You've got a machine where gettimeofday() is really slow.  This is
common on cheap PC hardware :-( 

I'd be curious to know more about the hardware and operating system Szymon is using if you suspect this is the case.  I keep hearing about systems where this is slow, but despite claims that they're common I've never actually seen one.



Hi,
the laptop that I use right now is Compaq 6710b, 4GB RAM, Ubuntu 64bit, kernel from distribution, hdd is new

szymon@ymon:~$ cat /proc/version
Linux version 2.6.31-20-generic (buildd@crested) (gcc version 4.4.1 (Ubuntu 4.4.1-4ubuntu8) ) #58-Ubuntu SMP Fri Mar 12 04:38:19 UTC 2010


regards
Szymon

Re: strange

From
Filip Rembiałkowski
Date:
For the record, I've recently observed such behaviour on non-cheap
64bit server harware.

That was Pg 8.4.0. hardware specs available on request.

EXPLAIN ANALYZE SELECT was over 2 times slower that SELECT. repeatedly.

Answering an obligatory question: NO virtualization (vmware/xen/other) there.

Question:
Is there anything as normal, accepted level of performance degradation
when using EXPLAIN ANALYZE compared to plain query?




2010/3/22 Tom Lane <tgl@sss.pgh.pa.us>:
> Szymon Guz <mabewlun@gmail.com> writes:
>> I've got a simple query.
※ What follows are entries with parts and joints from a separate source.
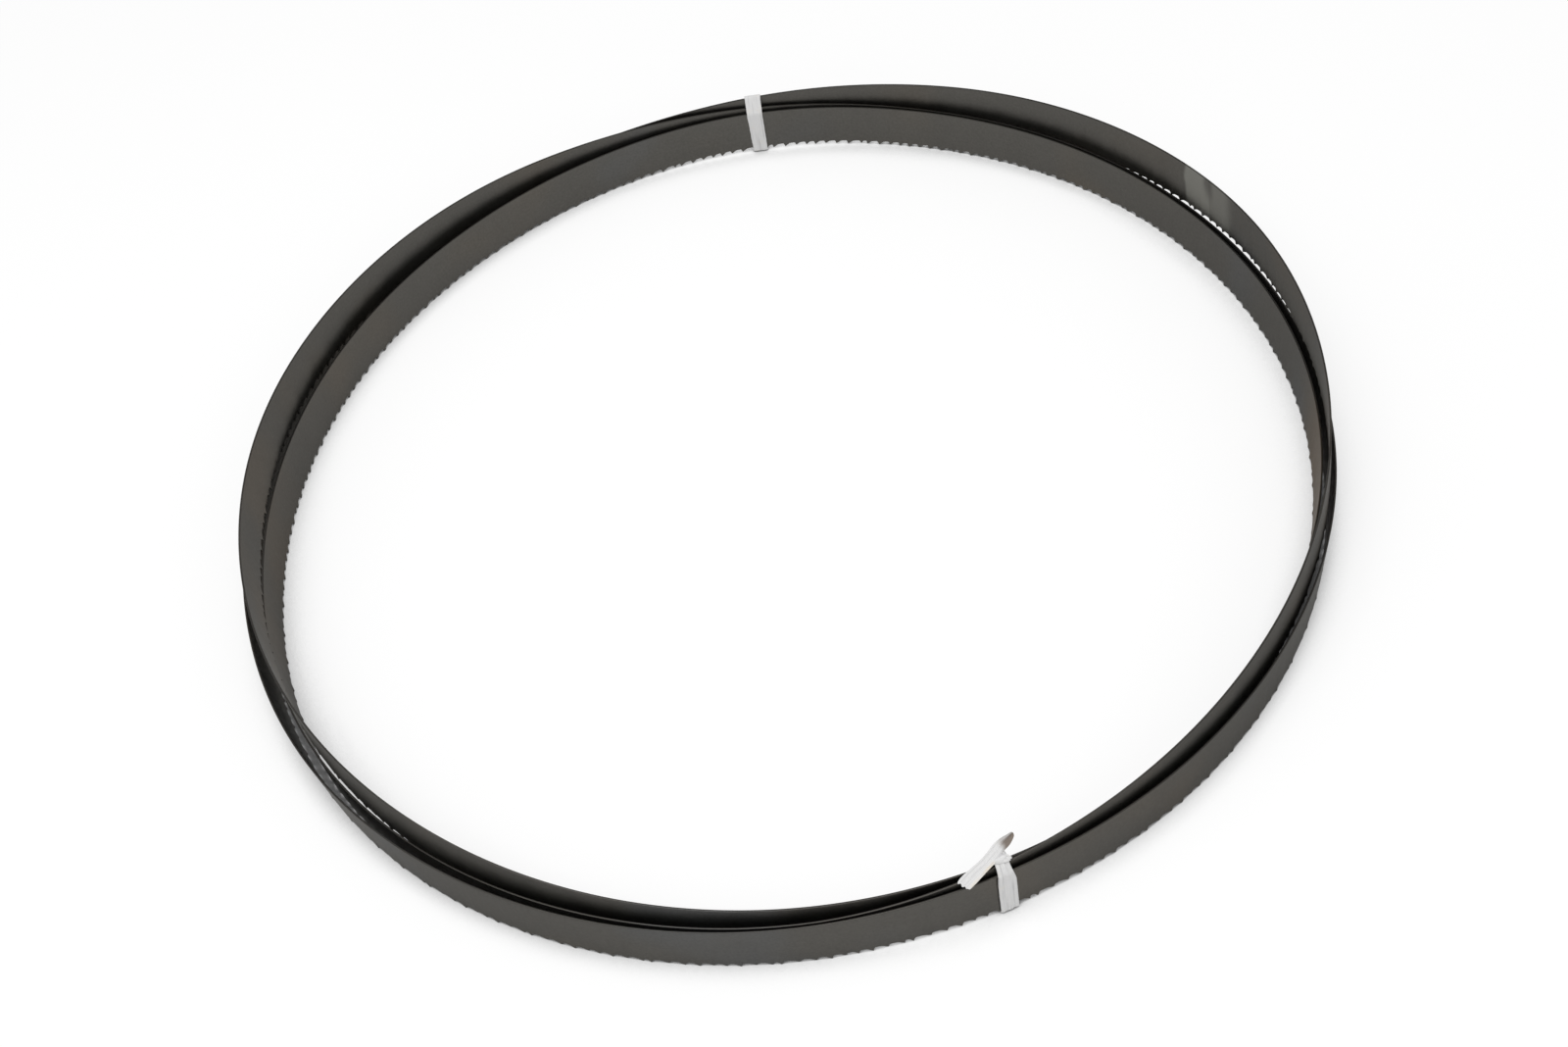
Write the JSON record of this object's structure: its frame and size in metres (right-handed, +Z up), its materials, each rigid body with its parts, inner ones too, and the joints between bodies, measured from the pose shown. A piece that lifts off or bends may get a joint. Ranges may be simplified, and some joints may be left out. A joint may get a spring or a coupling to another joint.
{
  "type": "band saw blade",
  "caption": "Endless toothed steel band for a band saw, coiled into a storage ring with its teeth down and held by a plain tie and a knotted tie.",
  "frame": {"origin": "under the middle of the coiled blade, on the surface it lies on", "axes": "+Z up along the coil's axis; the rear tie is towards +Y and the knotted tie towards -Y"},
  "size_m": [0.539, 0.5506, 0.0565],
  "materials": {
    "blade_steel": "dark tempered steel band, fine satin with faint lengthways grain",
    "tie_strap": "white matt fibrous strap with lengthways folds"
  },
  "bodies": {
    "root": {"saw_blade": "blade_steel", "rear_tie": "tie_strap", "front_tie": "tie_strap"}
  },
  "joints": []
}
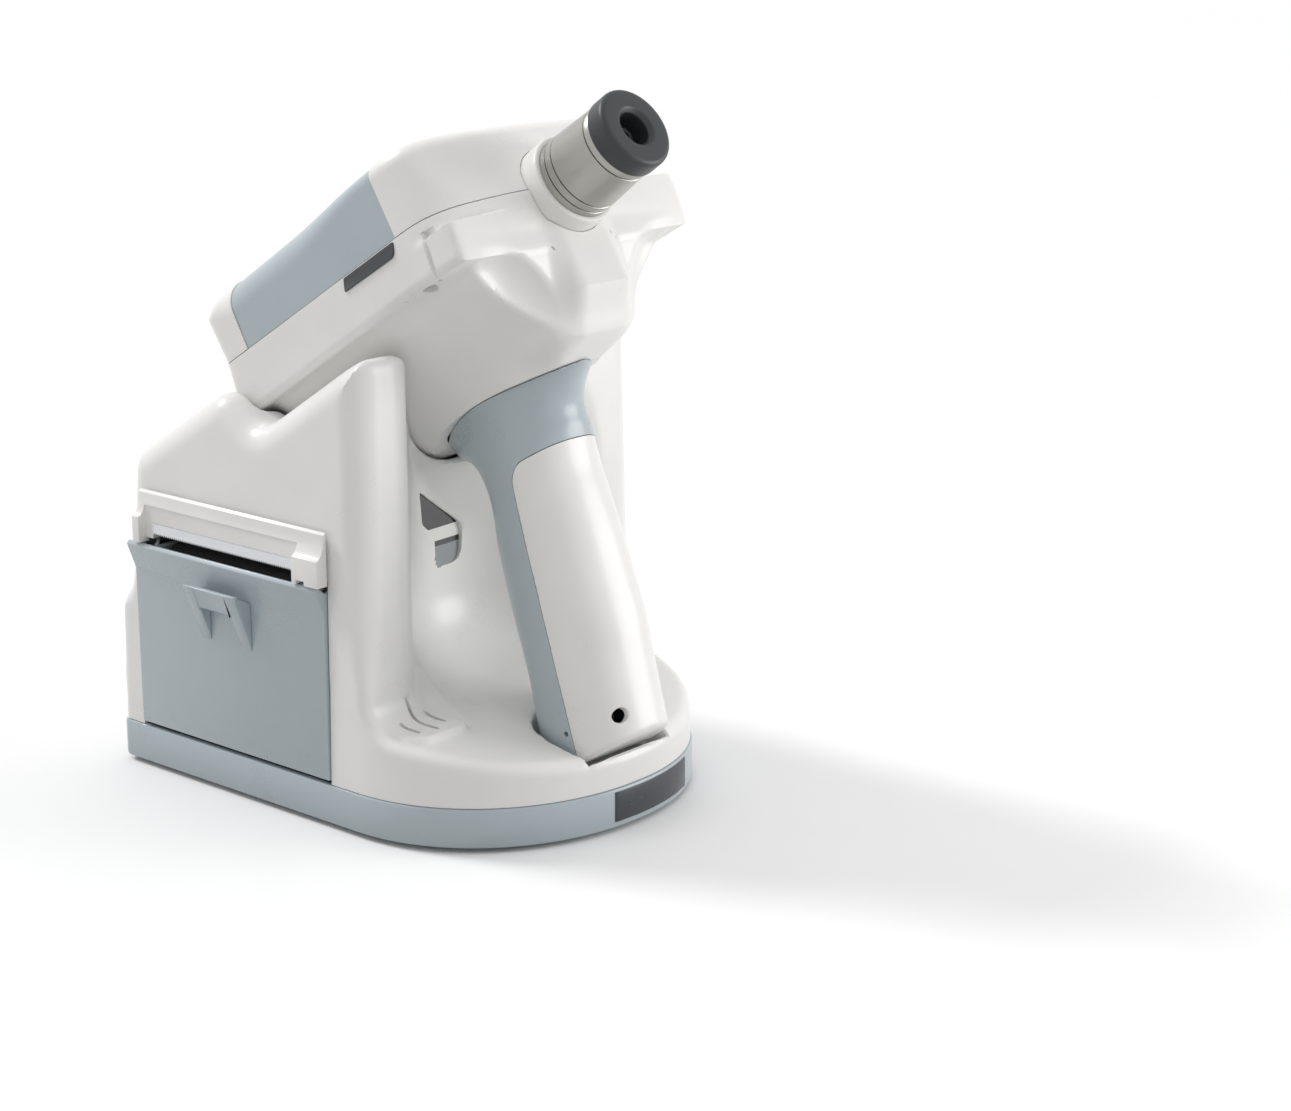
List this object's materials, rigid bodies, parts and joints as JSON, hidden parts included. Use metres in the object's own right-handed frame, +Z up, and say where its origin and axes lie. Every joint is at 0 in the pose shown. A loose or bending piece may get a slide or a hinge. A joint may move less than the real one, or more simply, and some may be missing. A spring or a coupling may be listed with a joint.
{
  "type": "hand-held tonometer with dock",
  "caption": "Pistol-grip air-puff tonometer standing in a charging dock with a built-in paper strip printer; handset lifts off, printer door drops open.",
  "frame": {"origin": "centre of the whole object's footprint, on the surface that the dock stands on", "axes": "+X towards the nozzle and the rounded nose of the dock, +Y towards the side away from the printer door, +Z up"},
  "size_m": [0.2212, 0.169, 0.281],
  "materials": {
    "shell_white": "satin moulded",
    "shell_blue": "satin moulded",
    "rubber": "matt",
    "steel": "brushed",
    "dark_plastic": "fine matt",
    "dark_glass": "polished",
    "light_pipe": "frosted",
    "circuit_board": "solder mask",
    "contact_metal": "polished",
    "barrel_metal": "satin anodised",
    "ring_plastic": "satin moulded",
    "clear_glass": "clear",
    "chassis_metal": "powder coat",
    "winding": "enamelled wire and tape",
    "paper": "thermal paper",
    "card": "card",
    "cell_wrap": "shrink wrap"
  },
  "bodies": {
    "dock": {"base_tray": "shell_blue", "rubber_feet": "rubber", "tray_screws": "steel", "dock_shell": "shell_white", "base_badge": "dark_plastic", "status_lights": "light_pipe", "infrared_window": "dark_glass", "dock_board": "circuit_board", "power_inlet": "dark_plastic", "contact_block": "dark_plastic", "printer_bezel": "shell_white", "tear_blade": "steel", "printer_frame": "steel", "print_head": "dark_plastic", "feed_motor": "barrel_metal", "roll_spindle": "steel", "door_hinge_pin": "steel"},
    "left_pin": {"charge_pin_left": "contact_metal"},
    "right_pin": {"charge_pin_right": "contact_metal"},
    "door": {"printer_door": "shell_blue", "door_pull": "shell_blue", "platen_bushes": "contact_metal"},
    "platen": {"platen_roller": "rubber", "platen_shaft": "steel", "platen_gear": "shell_white"},
    "idler": {"idler_gear": "shell_white"},
    "pinion": {"motor_pinion": "contact_metal"},
    "paper": {"paper_roll": "paper", "roll_core": "card"},
    "piston": {"piston": "contact_metal"},
    "menu_key": {"key_menu": "dark_plastic"},
    "back_key": {"key_back": "dark_plastic"},
    "up_key": {"key_up": "dark_plastic"},
    "down_key": {"key_down": "dark_plastic"},
    "handset": {"head_front_shell": "shell_white", "top_cover": "shell_blue", "rear_bezel": "shell_white", "head_lower_shell": "shell_white", "side_badge": "dark_plastic", "head_screws": "steel", "display_window": "dark_glass", "display_module": "circuit_board", "nozzle_ring": "ring_plastic", "nozzle_barrel": "barrel_metal", "nozzle_cap": "dark_plastic", "front_window": "clear_glass", "air_tube": "steel", "optics_chassis": "chassis_metal", "air_cylinder": "steel", "return_spring": "steel", "solenoid": "winding", "camera_module": "dark_plastic", "main_board": "circuit_board", "handle_body": "shell_blue", "battery_cover": "shell_white", "cover_screw": "steel", "battery_pack": "cell_wrap", "contact_pads": "contact_metal"}
  },
  "joints": [
    {"name": "handset_lift", "type": "slide", "parent": "dock", "child": "handset", "axis": [0, 0, 1], "range_m": [0, 0.12]},
    {"name": "door_hinge", "type": "hinge", "parent": "dock", "child": "door", "pos_m": [-0.04089, -0.0699, 0.0251], "axis": [1, 0, 0], "range_deg": [0, 80]},
    {"name": "platen_spin", "type": "hinge", "parent": "door", "child": "platen", "pos_m": [-0.04089, -0.0645, 0.0899], "axis": [1, 0, 0], "continuous": true},
    {"name": "idler_spin", "type": "hinge", "parent": "dock", "child": "idler", "pos_m": [0.00661, -0.0477, 0.0899], "axis": [1, 0, 0], "continuous": true},
    {"name": "pinion_spin", "type": "hinge", "parent": "dock", "child": "pinion", "pos_m": [0.00661, -0.03523, 0.0971], "axis": [1, 0, 0], "continuous": true},
    {"name": "roll_spin", "type": "hinge", "parent": "dock", "child": "paper", "pos_m": [-0.04089, -0.042, 0.05], "axis": [1, 0, 0], "continuous": true},
    {"name": "left_pin_slide", "type": "slide", "parent": "dock", "child": "left_pin", "axis": [0, 0, 1], "range_m": [-0.0015, 0], "stiffness_N_per_m": 200, "springref_m": 0.001},
    {"name": "right_pin_slide", "type": "slide", "parent": "dock", "child": "right_pin", "axis": [0, 0, 1], "range_m": [-0.0015, 0], "stiffness_N_per_m": 200, "springref_m": 0.001},
    {"name": "piston_slide", "type": "slide", "parent": "handset", "child": "piston", "axis": [0.8192, 0, 0.5736], "range_m": [0, 0.016], "stiffness_N_per_m": 150, "springref_m": -0.004, "deforming": ["return_spring"]},
    {"name": "menu_key_press", "type": "slide", "parent": "handset", "child": "menu_key", "axis": [0.9647, 0, 0.2635], "range_m": [0, 0.0012], "stiffness_N_per_m": 400, "springref_m": -0.0005},
    {"name": "back_key_press", "type": "slide", "parent": "handset", "child": "back_key", "axis": [0.9647, 0, 0.2635], "range_m": [0, 0.0012], "stiffness_N_per_m": 400, "springref_m": -0.0005},
    {"name": "up_key_press", "type": "slide", "parent": "handset", "child": "up_key", "axis": [0.9647, 0, 0.2635], "range_m": [0, 0.0012], "stiffness_N_per_m": 400, "springref_m": -0.0005},
    {"name": "down_key_press", "type": "slide", "parent": "handset", "child": "down_key", "axis": [0.9647, 0, 0.2635], "range_m": [0, 0.0012], "stiffness_N_per_m": 400, "springref_m": -0.0005}
  ],
  "couplings": [
    {"joint": "idler_spin", "follows": "platen_spin", "ratio": -0.75},
    {"joint": "pinion_spin", "follows": "platen_spin", "ratio": 1.5}
  ]
}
When I use explain analyze it lasts 7 times slower.
>> Why?
>
> You've got a machine where gettimeofday() is really slow.  This is
> common on cheap PC hardware :-(
>
>                        regards, tom lane
>
> --
> Sent via pgsql-general mailing list (pgsql-general@postgresql.org)
> To make changes to your subscription:
> http://www.postgresql.org/mailpref/pgsql-general
>



--
Filip Rembiałkowski
JID,mailto:filip.rembialkowski@gmail.com
http://filip.rembialkowski.net/

Re: strange

From
Grzegorz Jaśkiewicz
Date:


2010/3/23 Filip Rembiałkowski <plk.zuber@gmail.com>
For the record, I've recently observed such behaviour on non-cheap
64bit server harware.

That was Pg 8.4.0. hardware specs available on request.

EXPLAIN ANALYZE SELECT was over 2 times slower that SELECT. repeatedly.

Answering an obligatory question: NO virtualization (vmware/xen/other) there.

Question:
Is there anything as normal, accepted level of performance degradation
when using EXPLAIN ANALYZE compared to plain query?



Apparently you can force linux kernel to consider different time source, as it sort of guess-probes which one would be the best when it boots.
I don't remember the exact option, but it is easy to find on the net.
 

Re: strange

From
Tom Lane
Date:
=?UTF-8?Q?Filip_Rembia=C5=82kowski?= <plk.zuber@gmail.com> writes:
> For the record, I've recently observed such behaviour on non-cheap
> 64bit server harware.

> That was Pg 8.4.0. hardware specs available on request.

> EXPLAIN ANALYZE SELECT was over 2 times slower that SELECT. repeatedly.

> Answering an obligatory question: NO virtualization (vmware/xen/other) there.

> Question:
> Is there anything as normal, accepted level of performance degradation
> when using EXPLAIN ANALYZE compared to plain query?

You should certainly not expect it to be free, if that's what you mean.
2X penalty on a very cheap plan node (such as a seqscan with no filter)
doesn't surprise me much.

BTW, it occurs to me that gettimeofday's microsecond resolution doesn't
really get the job done anymore for such cheap plan nodes.  I wonder if
we should be trying to use clock_gettime() where available.